Toda su familia sabía que Julie Ann era su amante, y lo peor de todo era tener que soportar las burlas mordaces de aquella mujer en las reuniones familiares. Porque Julie Ann solo era una santa cuando él estaba presente, el resto del tiempo solo era una víbora que disfrutaba humillándola y haciéndola sufrir.

—“La esposa de mentira” —se repitió una vez más la frase con que siempre la llamaba frente a todos sin que Henry la corrigiera.

Se sorprendió un poco cuando llegó a casa y vio su portafolio y su saco sobre un sofá, probablemente estaría en su despacho, pero ella sabía que no la buscaría de ninguna manera.

Así que esperó las copias del contrato de divorcio, se sentó a firmarlas y su mirada se dirigió instintivamente a aquel diario que había llevado desde el día de su boda: ese cuaderno donde había guardado su historia con Henry, condensada en 99 besos. Cada página era un recuerdo… y ninguno era dulce.

—Y ninguno te mereciste —murmuró como si hablara con Henry, y luego lo lanzó a la papelera de su habitación, como si ese fuera el final de todo.

Sin embargo dos sonidos diferentes la hicieron prestar atención unos segundos después. La puerta de la sala se abrió, y las voces le dijeron que ya Julie Ann había perdido la vergüenza al punto de ir a buscar a Henry a su propia casa.

Rebecca la vio cruzar la sala con seguridad, caminar directo hacia su esposo y abrazarlo sin importarle que ella estuviera a menos de tres metros de distancia.

—Henry, necesito que me acompañes a hacerme el chequeo prenatal —dijo la chica con una sonrisa dulce, y Henry carraspeó con incomodidad cuando sintió la mirada de Rebecca sobre él.

Pero antes de que pudiera decir nada, Julie Ann se volvió hacia ella, con una sonrisa que ni intentaba disimular su superioridad.

—Espero que no te moleste —le dijo—. De todas formas ya sabes que estoy embarazada de Henry. Después de todo, una familia tan importante como los Sheppard necesita un heredero, y solo yo pude dárselos.

Rebecca sintió cómo se tensaban sus músculos, pero no dejó que la ira la dominara.
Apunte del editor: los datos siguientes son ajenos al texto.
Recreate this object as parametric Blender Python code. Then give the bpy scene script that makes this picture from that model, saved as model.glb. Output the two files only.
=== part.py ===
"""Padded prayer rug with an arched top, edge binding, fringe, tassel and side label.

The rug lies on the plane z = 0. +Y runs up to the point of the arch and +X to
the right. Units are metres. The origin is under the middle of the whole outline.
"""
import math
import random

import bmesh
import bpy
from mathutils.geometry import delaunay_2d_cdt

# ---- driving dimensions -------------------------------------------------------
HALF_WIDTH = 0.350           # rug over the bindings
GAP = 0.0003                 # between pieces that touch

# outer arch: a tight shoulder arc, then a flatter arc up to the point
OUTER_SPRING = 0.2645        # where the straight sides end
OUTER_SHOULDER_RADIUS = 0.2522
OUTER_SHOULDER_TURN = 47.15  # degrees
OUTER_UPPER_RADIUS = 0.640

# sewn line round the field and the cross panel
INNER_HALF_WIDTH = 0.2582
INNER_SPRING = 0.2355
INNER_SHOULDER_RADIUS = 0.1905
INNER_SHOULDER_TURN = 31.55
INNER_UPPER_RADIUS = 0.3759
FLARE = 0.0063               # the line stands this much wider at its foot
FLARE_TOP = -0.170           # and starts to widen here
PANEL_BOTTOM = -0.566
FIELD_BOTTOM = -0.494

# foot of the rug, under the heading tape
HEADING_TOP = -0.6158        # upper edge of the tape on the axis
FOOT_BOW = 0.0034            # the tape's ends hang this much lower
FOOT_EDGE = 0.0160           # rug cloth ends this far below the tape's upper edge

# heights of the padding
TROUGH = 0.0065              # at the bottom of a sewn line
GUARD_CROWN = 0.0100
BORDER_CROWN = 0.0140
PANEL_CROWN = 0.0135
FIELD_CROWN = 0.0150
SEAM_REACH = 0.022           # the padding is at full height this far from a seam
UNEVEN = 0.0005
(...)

—No te preocupes, no me molesta —dijo caminando hacia ellos con los brazos cruzados y una expresión condescendiente en el rostro—. No soy una estrella en biología, pero hasta yo sé que los niños se hacen teniendo sexo, y Henry y yo jamás nos hemos acostado.

Julie Ann le hizo un puchero de lástima.

—¿En serio? ¿No has logrado que se acueste contigo en dos años? —la retó y Rebecca dejó ir un suspiro.

—¡Nop! Dos años de ganas reprimidas. ¿Puedes imaginarte el gusto que me voy a dar cuando este matrimonio termine?